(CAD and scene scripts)
--- --- ---

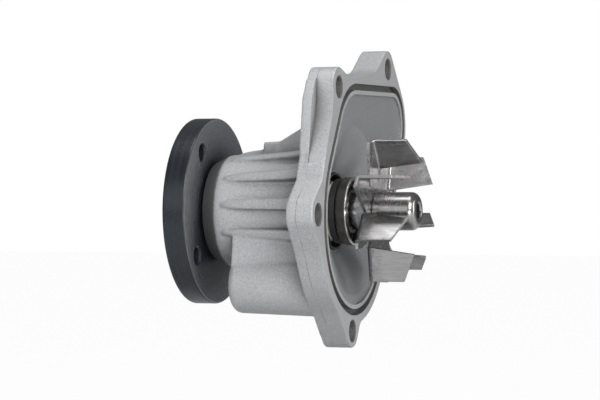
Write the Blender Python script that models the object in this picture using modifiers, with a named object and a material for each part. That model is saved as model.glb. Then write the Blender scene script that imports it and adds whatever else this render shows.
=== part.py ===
"""Automotive water pump, built as an assembly of separate solids.

Frame: +X runs along the shaft from the pulley flange to the impeller, +Z is up.
The origin is where the shaft axis meets the mounting face, the plane X = 0.
Sizes are in millimetres; the helpers turn them into metres.
"""
import bmesh
import bpy
from math import acos, cos, pi, radians, sin, sqrt, tan
from mathutils import Matrix, Vector

MM = 0.001
GAP = 0.3                    # clearance between pieces that touch in the real pump
WELD = 0.00001               # merge distance in metres
ROUND = 40                   # steps around a large turned piece
SMALL = 28                   # steps around a small turned piece

# Shaft, bearing and flange
SHAFT_R = 7.95               # standard 5/8 inch bearing shaft
SHAFT_NOSE_R = 5.9           # stepped end that carries the impeller hub
CENTRE_R = 3.1               # centre drilling in that end
CENTRE_DEPTH = 12.0
BEARING_R = 17.5
BEARING_X = (-54.0, -24.0)
BALL_R = 3.2
BALL_PITCH_R = 10.9
BALL_COUNT = 8
BALL_ROWS = {"front": -47.0, "rear": -31.0}
FLANGE_R = 40.0
FLANGE_X = (-72.7, -62.7)
FLANGE_HUB_R = 15.0          # hub that reaches into the open end of the bearing boss
FLANGE_HUB_X = -57.6
FLANGE_BOLT_R = 31.0         # pitch radius of the four pulley bolt holes
FLANGE_BOLT_ANGLES = [37.5 + 90 * i for i in range(4)]
FLANGE_HOLE_R = 3.5

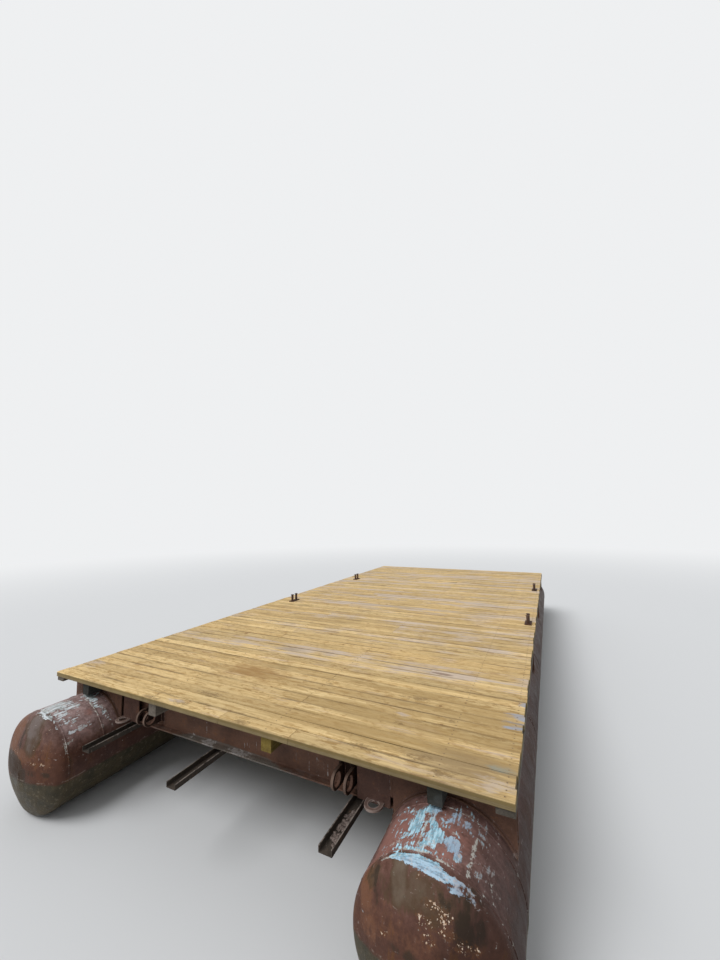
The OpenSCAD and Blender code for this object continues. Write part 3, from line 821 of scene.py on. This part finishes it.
bolts, post_welds = [], []
ring_turn = np.linspace(0, 2 * np.pi, 28, endpoint=False)
for side in ("left", "right"):
    for end in ("front", "rear"):
        name = f"{side}_{end}_posts"
        rounded(name, post_finish, 0.0015)
        low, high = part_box(name)
        middle = np.array([(low.x + high.x) / 2, (low.y + high.y) / 2, low.z + plate_thick])
        bolts += [middle + (a * bolt_reach[0], b * bolt_reach[1], 0) for a in (-1, 1) for b in (-1, 1)]
        for share in (-0.5, 0.5):
            out = np.stack([np.cos(ring_turn), np.sin(ring_turn), 0 * ring_turn], -1)
            path = middle + (0, share * post_pitch, 0.001) + out * (post_radius + 0.001)
            post_welds.append((path, out + (0, 0, 1), True))
bolt_heads("post_bolts", bolts, bolt_radius, bolt_high, post_finish, 6, 41)
beads("post_welds", post_welds, 0.005, 0.0035, post_finish, 42)

# Welds of the frame: fillets that hold the pads to the floats, the uprights to the pads, the ears
# to their back plate and the plate to the web, the guide channels under the girders, and the
# tongues of the pad eyes to their plates.
pad_inner, pad_outer = 0.5103, 0.5203
saddle_low, saddle_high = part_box("right_front_saddle")
saddle_half = (saddle_high.x - saddle_low.x) / 2 - 0.006
upright_faces = (-0.012, 0.087)
pad_edges = (-0.042, 0.117)
web_face, plate_face = 4.950, 4.962
bead_proud = 0.001
ear_faces = ((0.045, -1), (0.070, 1))
tip_places = [(-1, 5.018), (-1, 1.6727), (1, 1.6727), (1, 5.018)]
flange_span = (0.072, 0.003)
eye_faces = ((0.816, 1), (0.799, -1))
eye_bead_half, eye_bead_end = 0.072, -1.658

frame_weld, colour, blots, fine, _ = steel_finish(
    "frame_weld_paint", base=(0.120, 0.064, 0.050), dark=(0.076, 0.044, 0.036),
    rust=(0.150, 0.068, 0.034), wear=(0.26, 0.22, 0.20))
pale_spots = (blots * 0.5 + fine * 0.5).ramp(0.65, 0.85)
frame_weld.feed(Base_Color=frame_weld.mix(pale_spots * 0.4, colour, scuff_pale))


def straight(start, end, steps, out):
    """A straight run for a bead, with the way it stands out."""
    return np.linspace(start, end, steps), out, False


runs = []
for side in (-1, 1):
    for end, tip in tip_places:
        for reach, offsets in ((pad_inner, pad_edges), (pad_outer, upright_faces)):
            for offset in offsets:
                away = end if offset < 0 else -end
                lean = np.arcsin(np.linspace(-saddle_half, saddle_half, 96) / reach)
                radial = np.stack([side * np.sin(lean), 0 * lean, np.cos(lean)], -1)
                centre = (side * float_axis, end * (tip - offset), float_radius)
                runs.append((radial * (reach + bead_proud) + centre, radial + (0, away, 0), False))
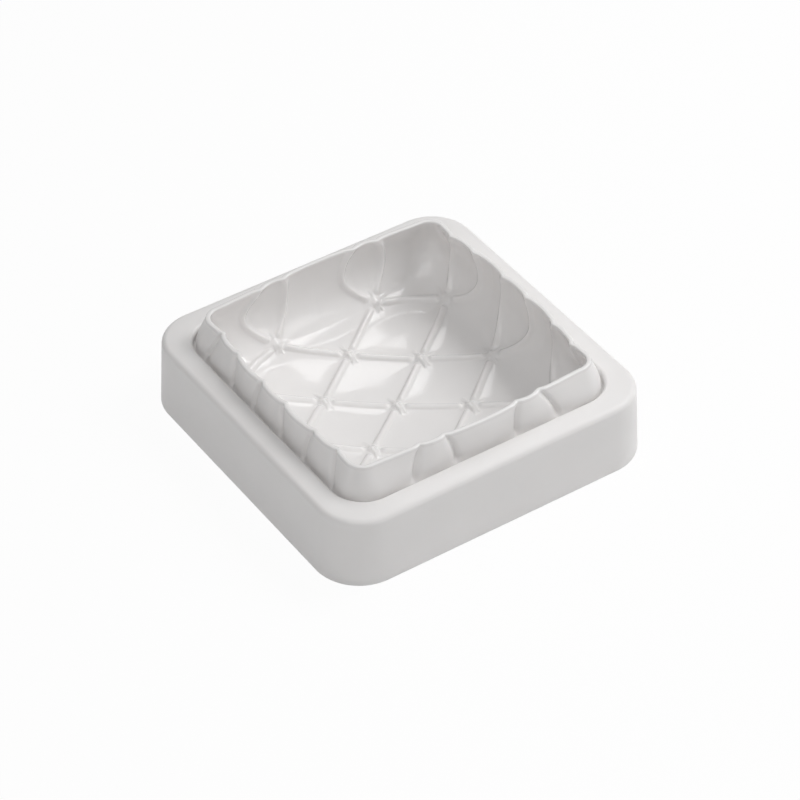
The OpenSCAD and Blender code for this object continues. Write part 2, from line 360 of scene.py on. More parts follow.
@dataclass(frozen=True)
class TuftPattern:
    """Ridges of a tufted cushion: a diamond lattice, stars at its crossings, and pleats.

    The pattern lives on the flat grid (u, v) of the basin. Stars stand at whole steps
    (col, row) with an even sum. Above the outermost stars two pleats rise from each.
    """

    end_t: float
    step_u: float = 31.5
    step_v: float = 23.5
    cols: int = 2
    rows: int = 3

    # Lattice ridges, which neck in before the stars
    bar_h: float = 1.65
    bar_w: float = 2.3
    bar_power: float = 1.1
    bar_end: float = 4.0
    bar_end_over: float = 1.8
    neck: float = 0.3

    # Course of the pleats
    pleat_rim_u: float = 10.75
    pleat_rim_v: float = 8.0
    side_lean: float = 2.5
    front_swing: float = 0.8
    back_swing: float = -2.0

    # Form of the pleats inside, and of the grooves that they leave outside
    pleat_h: float = 1.6
    pleat_w: float = 2.7
    pleat_power: float = 2.0
    pleat_rim_w: float = 3.8
    spread_over: float = 14.0
    rim_share: float = 0.45
    rim_ease: float = 4.0
    groove_h: float = 2.1
    groove_w: float = 2.1

    # Soft rise under the ridges, on the floor and under the pleats
    rise_h: float = 0.9
    rise_reach: float = 5.0
    pleat_rise: float = 1.4
    pleat_reach: float = 7.0
    rise_blend: float = 8.0
    crest_round: float = 1.5

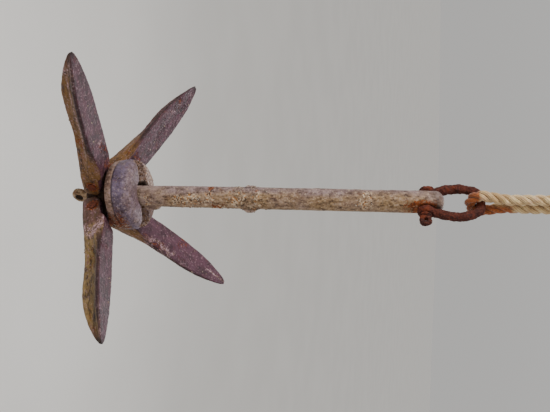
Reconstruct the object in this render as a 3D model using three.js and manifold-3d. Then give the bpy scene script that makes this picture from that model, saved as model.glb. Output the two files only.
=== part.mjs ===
// Four-fluke folding grapnel anchor, hanging from a shackle and a doubled rope.
// Millimetres, +Z up. While it is built, z = 0 is the plane of the four fluke pins.
// The finished group hangs from the inside top of the rope's end loop, which is its origin.

import * as THREE from 'three';
import { mergeVertices } from 'three/addons/utils/BufferGeometryUtils.js';
import Module from 'manifold-3d';

const wasm = await Module();
wasm.setup();

// ---- driving dimensions -------------------------------------------------

const GAP = 0.3;

// shank
const SHANK_R = 10;
const SHANK_TOP_Z = 317;
const DOME_HEIGHT = 7.5;
const SHANK_FLAT = 15.6;
const SHANK_FLAT_FROM_Z = 289;
const EAR_Z = 145;
const EAR_LENGTH = 11.5;
const EAR_REACH = 12.4;
const EAR_OFFSET = 1;
const EAR_WIDTH = 8;
const LOCK_EAR_Z = 49;
const LOCK_EAR_LENGTH = 12;
const LOCK_EAR_REACH = 13.2;

// crown
const PIN_CIRCLE_R = 24.3;
const PIN_R = 3;
const HUB_R = 13;
const HUB_BOTTOM_Z = -15;
const HUB_TOP_Z = 6;
const LUG_WIDTH = 9;
const LUG_END_R = 6.8;
const EYE_Z = -27.4;
const EYE_OFFSET = 1.2;
const EYE_R = 8;
const EYE_WIDTH = 7;
const EYE_HOLE_R = 3.5;
const NECK_R = 6;

// flukes: each leaves the pin at its own angle above the horizontal, in degrees, and its palm
// starts at its own distance from the pin, clear of the collar
const FLUKES = [
  { name: 'front', turn: -90, rise: 12.7, heel: 13 },
  { name: 'right', turn: 0, rise: 21.6, heel: 15 },
  { name: 'back', turn: 90, rise: 37.1, heel: 21.5 },
  { name: 'left', turn: 180, rise: 19.7, heel: 15.5 },
];
const HEEL_HEIGHT = 11;
const HEEL_STEP = 3.4;
const ROOT_HEIGHT = 7.6;
const FORK_WIDTH = 25.2;
const FORK_END = -11.4;
const FORK_SLOT_WIDTH = LUG_WIDTH + 2 * GAP;
const FORK_SLOT_DEPTH = 8;
const FLUKE_TIP = 144.5;

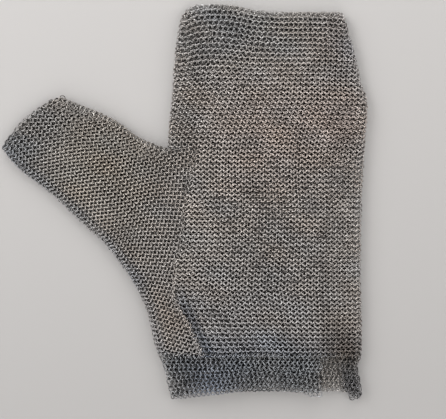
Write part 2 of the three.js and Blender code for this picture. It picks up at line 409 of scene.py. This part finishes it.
# --- the cuff: a tighter band of its own, slit on the palm side ---
CUFF_ROWS = 164                     # upright rows round the cuff
CUFF_PITCH = 4.16                   # rings up one row
CUFF_COUNT = 6                      # of them
PINCH = 2.4                         # the right edge draws in above the corner
SLIT_LEFT = np.array([[94.4, -100], [94.6, -107.6], [92.8, -118], [92.5, -131.1],
                      [92.5, -140]])
SLIT_RIGHT = np.array([[105.0, -100], [105.6, -112], [108.5, -124], [111.4, -131],
                       [114.5, -136], [116, -140]])
HEM_FRONT = np.array([[-9, -136.2], [9.7, -133.8], [42, -129], [80, -129.8], [86, -133.2],
                      [92, -133.6], [105, -132], [112, -135.2], [121.4, -136.6]])
HEM_BACK = np.array([[-9, -135.6], [20, -131.6], [90, -131.6], [108, -132], [114, -133],
                     [121.4, -136.6]])
LOW_EDGE = THUMB_LOWER[5:]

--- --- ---

■ **WRITTEN INSTRUCTION**:
Search the records above for "saved". Copy each line where it is found.

■ **ANSWER TO THE EXERCISE**:
Write the Blender Python script that models the object in this picture using modifiers, with a named object and a material for each part. That model is saved as model.glb. Then write the Blender scene script that imports it and adds whatever else this render shows.
Reconstruct the object in this render as a 3D model using three.js and manifold-3d. Then give the bpy scene script that makes this picture from that model, saved as model.glb. Output the two files only.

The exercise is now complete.